Since then, sales have steadily risen. Last year, Mercedes-Maybach sold 15,730 units worldwide, up 50% from 2020 and boosted primarily by China, where its cars sell at a rate of more than 900 a month.
“The brand is doing fantastic,” says Daniel Lescow, the new head of Maybach, during dinner in Monaco on May 17. “There is so much potential. We spend zero media money on it.” While he declined to talk specifically about order rates on the newest Maybach vehicles, he characterized them as “in high demand.”
Shock Tactics
Maybach says it has a plan to conjure something that will appeal to the world’s moneyed class even if it can’t draw from an esteemed (or, at least, consistent) pedigree. First, it keeps the cars just out of reach.
“The purpose of Maybach is not to churn out new models even every year,” Kaellenius says. “You’ve got to keep it special. Lower volume, discerning customers. Every now and then, we will sprinkle the Maybach manufacturer brand on top of a few [Mercedes] products.”
And then it punches you in the nose. Stylistically speaking, of course.
The Mercedes-Maybach Haute Voiture, so named after a play on haute couture and the French word for “car,” is a prime example. The white faux-fur mats that line its floors are so long and shaggy Penny Lane herself would approve.
The rose gold studs lining the arctic white seats and matching Champagne flutes in the rear recall the visual cues of a bridal shower brunch. Intricate stitching across niveous leather seats and Maybach logos festooned across the car scream for attention like a teenager on a sugar high.
Proudly unapologetic? That’s the whole idea.
“Some people may say it’s terrible, but that is exactly what we should do as a luxury brand—it’s a shock,” says Steffen Köhl, the director of advanced exterior design during an interview at Mercedes’s design studio in Nice, France. “Disruptiveness and contradiction are a source of creativity.”
The shock comes as much from the size and price of the vehicle as it does from all of the extra cosmetic and personalization options available.

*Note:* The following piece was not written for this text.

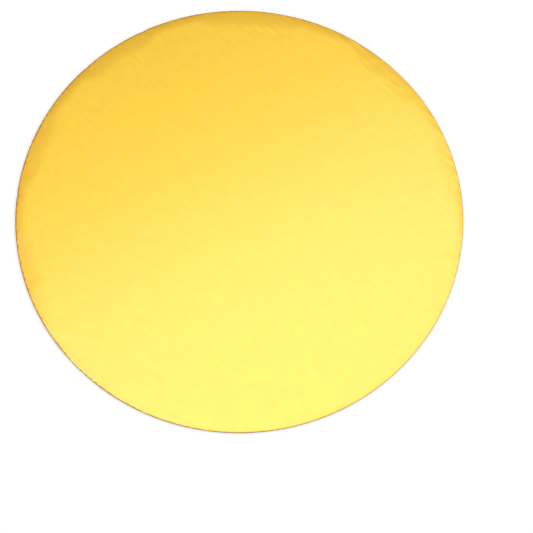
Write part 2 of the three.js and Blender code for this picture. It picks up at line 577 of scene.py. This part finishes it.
def medium_line(side, sizes, tip_steps=5):
    """One face of the medium from -X to +X as x and z.

    Round tips with flat lands are joined by straight flanks. side is 1 for the upper face and
    -1 for the lower.
    """
    height = MEDIUM_TOP - MEDIUM_BOTTOM
    run = sizes.flute_pitch / 2 - sizes.glue_land
    past_tips = height - sizes.medium_thickness - 2 * sizes.tip_radius
    reach = math.hypot(run, past_tips)
    flank = math.atan2(past_tips, run) + math.asin(2 * sizes.tip_radius / reach)
    crest_radius = sizes.tip_radius + side * sizes.medium_thickness / 2
    trough_radius = sizes.tip_radius - side * sizes.medium_thickness / 2
    middle = sizes.tip_radius + sizes.medium_thickness / 2
    crest_z = MEDIUM_TOP - middle
    trough_z = MEDIUM_BOTTOM + middle

    rise = np.linspace(-flank, 0, tip_steps)
    half_land = sizes.glue_land / 2
    half_pitch = sizes.flute_pitch / 2
    crest_x = np.concatenate([crest_radius * np.sin(rise) - half_land,
                              half_land - crest_radius * np.sin(rise[::-1])])
    trough_x = np.concatenate([trough_radius * np.sin(rise) - half_land,
                               half_land - trough_radius * np.sin(rise[::-1])])
    arc = np.concatenate([np.cos(rise), np.cos(rise[::-1])])
    x = np.concatenate([crest_x, half_pitch + trough_x])
    z = np.concatenate([crest_z + crest_radius * arc, trough_z - trough_radius * arc])

    flutes = math.ceil(BOARD_RADIUS / sizes.flute_pitch)
    crests = np.arange(-flutes, flutes + 1) * sizes.flute_pitch
    return (crests[:, None] + x).ravel(), np.tile(z, len(crests))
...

A Mercedes-Maybach S-Class starts at $185,000—$74,000 more than the regular S-Class. And it’s bigger. Maybach sedans offer a wheelbase 18 centimeters (7.1 inches) longer than that of the standard S-Class.
“Maybach wants to express wealth through footprint, how big the object is,” says Frank Stephenson, a Moroccan-born American automobile designer who’s worked for BMW, Mini, Ferrari, Maserati, Fiat, Lancia, Alfa Romeo, and McLaren. “It’s almost cartoonish.”
There’s no question such pizzazz helps ensure the cars appeal to Chinese buyers, who tend to pay for more outré designs and skew far younger in age and far wealthier in pocketbook than do the consumers of Mercedes vehicles.
The average age of a Maybach buyer in China is mid-40s, and across the brand it’s largely under 50, which is younger than the average Mercedes buyer.
“The Chinese market is a younger market, which is not bashful about showing its wealth, and the Maybach certainly does that,” Stephenson says.
“They tend to have a disproportionate sort of demonstration of wanting to show their wealth—and it’s garish. There are a large number of people there who would order a Maybach with gold wheels on it, if they could, or in all gold plate.”
It’s an attitude that’s spreading, if you ask the folks at Mercedes-Benz. The power to surprise is Maybach’s best chance of grabbing car buyers’ attention—regardless of the locale—they say.
“China is the biggest car market in the world. And it’s also the biggest luxury car market in the world. And naturally it’s the biggest Maybach market in the world,” says Kaellenius.
“But the United States is very important. Western Europe is important. Korea is important. Japan is important. Middle East is of course important. There are other markets around the world that crave the same type of vehicles.”